» SUPPLIED INFORMATION:
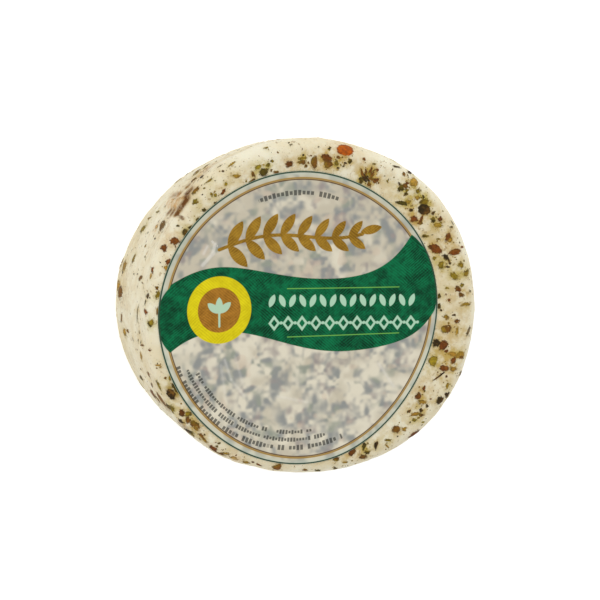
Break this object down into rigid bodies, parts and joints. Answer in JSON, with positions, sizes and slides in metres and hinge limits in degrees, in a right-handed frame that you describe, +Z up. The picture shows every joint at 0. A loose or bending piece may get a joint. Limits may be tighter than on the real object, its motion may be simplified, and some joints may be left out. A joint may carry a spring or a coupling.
{
  "type": "seasoned ricotta wheel",
  "caption": "Low round wheel of fresh white cheese with herb and pepper flakes all through it and a thin round printed label stuck off-centre on its upper face.",
  "frame": {"origin": "on the flat base that the wheel rests on, under the middle of the wheel's box", "axes": "+Z up out of the labelled face, +X to the right of the label's print, +Y towards the top of the label's print"},
  "size_m": [0.1336, 0.1302, 0.0486],
  "materials": {
    "cheese": "moist, fine-grained, creamy white",
    "herb_flakes": "dry leaf, olive to nearly black",
    "pepper_flakes": "dry pepper skin, red-brown",
    "label_film": "translucent printed film, satin"
  },
  "bodies": {
    "root": {"ricotta_wheel": "cheese", "face_label": "label_film"}
  },
  "joints": []
}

» WORK TO COMPLETE:
Exactly reproduce the material above.

» RESPONSE TO THE EXERCISE:
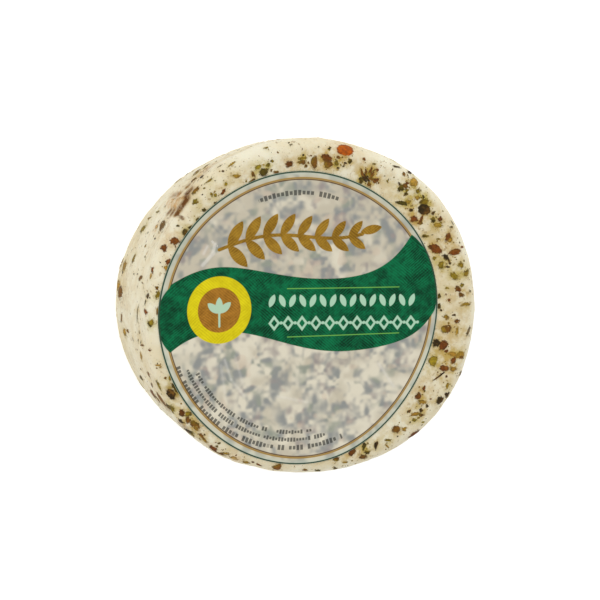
Break this object down into rigid bodies, parts and joints. Answer in JSON, with positions, sizes and slides in metres and hinge limits in degrees, in a right-handed frame that you describe, +Z up. The picture shows every joint at 0. A loose or bending piece may get a joint. Limits may be tighter than on the real object, its motion may be simplified, and some joints may be left out. A joint may carry a spring or a coupling.
{
  "type": "seasoned ricotta wheel",
  "caption": "Low round wheel of fresh white cheese with herb and pepper flakes all through it and a thin round printed label stuck off-centre on its upper face.",
  "frame": {"origin": "on the flat base that the wheel rests on, under the middle of the wheel's box", "axes": "+Z up out of the labelled face, +X to the right of the label's print, +Y towards the top of the label's print"},
  "size_m": [0.1336, 0.1302, 0.0486],
  "materials": {
    "cheese": "moist, fine-grained, creamy white",
    "herb_flakes": "dry leaf, olive to nearly black",
    "pepper_flakes": "dry pepper skin, red-brown",
    "label_film": "translucent printed film, satin"
  },
  "bodies": {
    "root": {"ricotta_wheel": "cheese", "face_label": "label_film"}
  },
  "joints": []
}